* **Directions**:
Reproduce the listing below in its entirety. Change nothing.
##############################
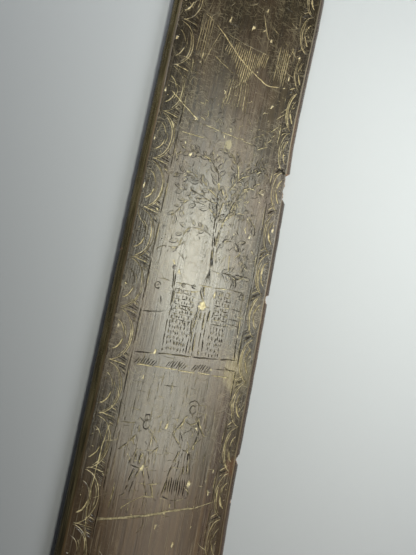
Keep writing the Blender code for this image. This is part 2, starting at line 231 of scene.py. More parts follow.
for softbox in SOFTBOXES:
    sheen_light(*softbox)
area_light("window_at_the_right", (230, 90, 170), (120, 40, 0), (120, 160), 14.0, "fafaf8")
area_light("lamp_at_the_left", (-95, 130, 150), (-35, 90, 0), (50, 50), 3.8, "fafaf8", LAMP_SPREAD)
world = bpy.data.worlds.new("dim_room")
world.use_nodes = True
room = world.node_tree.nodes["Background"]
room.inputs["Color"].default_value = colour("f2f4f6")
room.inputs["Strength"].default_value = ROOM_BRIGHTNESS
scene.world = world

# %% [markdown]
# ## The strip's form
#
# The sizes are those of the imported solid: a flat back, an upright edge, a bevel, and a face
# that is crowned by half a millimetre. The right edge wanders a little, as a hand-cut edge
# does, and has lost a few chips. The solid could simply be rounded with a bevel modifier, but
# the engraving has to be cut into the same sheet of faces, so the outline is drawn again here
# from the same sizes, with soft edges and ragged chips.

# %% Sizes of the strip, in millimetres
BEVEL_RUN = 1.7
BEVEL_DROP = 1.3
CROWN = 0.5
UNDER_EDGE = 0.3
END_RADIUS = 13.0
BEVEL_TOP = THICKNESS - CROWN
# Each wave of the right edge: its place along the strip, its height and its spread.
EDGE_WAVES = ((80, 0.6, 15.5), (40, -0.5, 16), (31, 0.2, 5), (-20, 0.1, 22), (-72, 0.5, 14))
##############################
* **Task answer**:
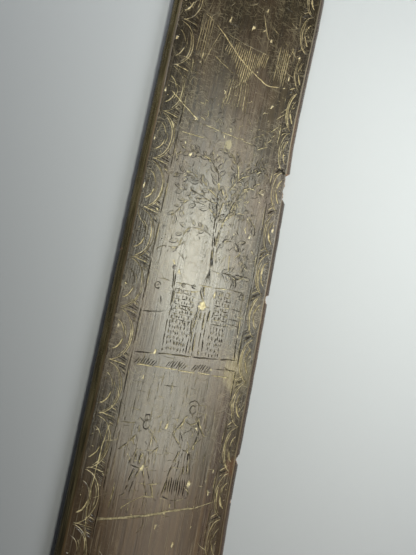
Keep writing the Blender code for this image. This is part 2, starting at line 231 of scene.py. More parts follow.
for softbox in SOFTBOXES:
    sheen_light(*softbox)
area_light("window_at_the_right", (230, 90, 170), (120, 40, 0), (120, 160), 14.0, "fafaf8")
area_light("lamp_at_the_left", (-95, 130, 150), (-35, 90, 0), (50, 50), 3.8, "fafaf8", LAMP_SPREAD)
world = bpy.data.worlds.new("dim_room")
world.use_nodes = True
room = world.node_tree.nodes["Background"]
room.inputs["Color"].default_value = colour("f2f4f6")
room.inputs["Strength"].default_value = ROOM_BRIGHTNESS
scene.world = world

# %% [markdown]
# ## The strip's form
#
# The sizes are those of the imported solid: a flat back, an upright edge, a bevel, and a face
# that is crowned by half a millimetre. The right edge wanders a little, as a hand-cut edge
# does, and has lost a few chips. The solid could simply be rounded with a bevel modifier, but
# the engraving has to be cut into the same sheet of faces, so the outline is drawn again here
# from the same sizes, with soft edges and ragged chips.

# %% Sizes of the strip, in millimetres
BEVEL_RUN = 1.7
BEVEL_DROP = 1.3
CROWN = 0.5
UNDER_EDGE = 0.3
END_RADIUS = 13.0
BEVEL_TOP = THICKNESS - CROWN
# Each wave of the right edge: its place along the strip, its height and its spread.
EDGE_WAVES = ((80, 0.6, 15.5), (40, -0.5, 16), (31, 0.2, 5), (-20, 0.1, 22), (-72, 0.5, 14))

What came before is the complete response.